▶ Goal
Below is some material; transcribe all of it exactly.

— Begin —

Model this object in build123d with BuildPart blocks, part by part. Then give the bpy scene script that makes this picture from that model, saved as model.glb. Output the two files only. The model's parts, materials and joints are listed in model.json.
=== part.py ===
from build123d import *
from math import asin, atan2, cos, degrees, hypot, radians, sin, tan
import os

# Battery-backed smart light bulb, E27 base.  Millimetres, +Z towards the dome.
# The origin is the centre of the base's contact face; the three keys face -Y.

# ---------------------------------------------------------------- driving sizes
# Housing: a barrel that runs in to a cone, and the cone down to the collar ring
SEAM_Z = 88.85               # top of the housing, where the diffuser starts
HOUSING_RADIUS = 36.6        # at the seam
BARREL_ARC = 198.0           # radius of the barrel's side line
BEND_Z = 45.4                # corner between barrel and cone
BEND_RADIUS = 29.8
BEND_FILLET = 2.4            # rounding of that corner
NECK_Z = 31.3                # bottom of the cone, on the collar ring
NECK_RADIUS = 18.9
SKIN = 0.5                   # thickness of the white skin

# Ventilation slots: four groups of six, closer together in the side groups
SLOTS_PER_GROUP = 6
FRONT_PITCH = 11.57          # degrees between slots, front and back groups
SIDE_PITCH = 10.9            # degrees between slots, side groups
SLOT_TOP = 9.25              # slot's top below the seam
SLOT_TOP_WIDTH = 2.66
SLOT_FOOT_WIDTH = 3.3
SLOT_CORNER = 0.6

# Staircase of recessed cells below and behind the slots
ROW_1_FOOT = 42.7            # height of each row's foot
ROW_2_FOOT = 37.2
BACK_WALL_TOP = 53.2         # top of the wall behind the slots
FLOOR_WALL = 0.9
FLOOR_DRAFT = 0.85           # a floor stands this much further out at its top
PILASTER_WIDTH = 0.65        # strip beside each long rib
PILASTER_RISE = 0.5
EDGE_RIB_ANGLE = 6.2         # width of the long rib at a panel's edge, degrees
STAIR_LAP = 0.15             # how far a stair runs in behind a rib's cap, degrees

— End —

▶ Full solution
Model this object in build123d with BuildPart blocks, part by part. Then give the bpy scene script that makes this picture from that model, saved as model.glb. Output the two files only. The model's parts, materials and joints are listed in model.json.
=== part.py ===
from build123d import *
from math import asin, atan2, cos, degrees, hypot, radians, sin, tan
import os

# Battery-backed smart light bulb, E27 base.  Millimetres, +Z towards the dome.
# The origin is the centre of the base's contact face; the three keys face -Y.

# ---------------------------------------------------------------- driving sizes
# Housing: a barrel that runs in to a cone, and the cone down to the collar ring
SEAM_Z = 88.85               # top of the housing, where the diffuser starts
HOUSING_RADIUS = 36.6        # at the seam
BARREL_ARC = 198.0           # radius of the barrel's side line
BEND_Z = 45.4                # corner between barrel and cone
BEND_RADIUS = 29.8
BEND_FILLET = 2.4            # rounding of that corner
NECK_Z = 31.3                # bottom of the cone, on the collar ring
NECK_RADIUS = 18.9
SKIN = 0.5                   # thickness of the white skin

# Ventilation slots: four groups of six, closer together in the side groups
SLOTS_PER_GROUP = 6
FRONT_PITCH = 11.57          # degrees between slots, front and back groups
SIDE_PITCH = 10.9            # degrees between slots, side groups
SLOT_TOP = 9.25              # slot's top below the seam
SLOT_TOP_WIDTH = 2.66
SLOT_FOOT_WIDTH = 3.3
SLOT_CORNER = 0.6

# Staircase of recessed cells below and behind the slots
ROW_1_FOOT = 42.7            # height of each row's foot
ROW_2_FOOT = 37.2
BACK_WALL_TOP = 53.2         # top of the wall behind the slots
FLOOR_WALL = 0.9
FLOOR_DRAFT = 0.85           # a floor stands this much further out at its top
PILASTER_WIDTH = 0.65        # strip beside each long rib
PILASTER_RISE = 0.5
EDGE_RIB_ANGLE = 6.2         # width of the long rib at a panel's edge, degrees
STAIR_LAP = 0.15             # how far a stair runs in behind a rib's cap, degrees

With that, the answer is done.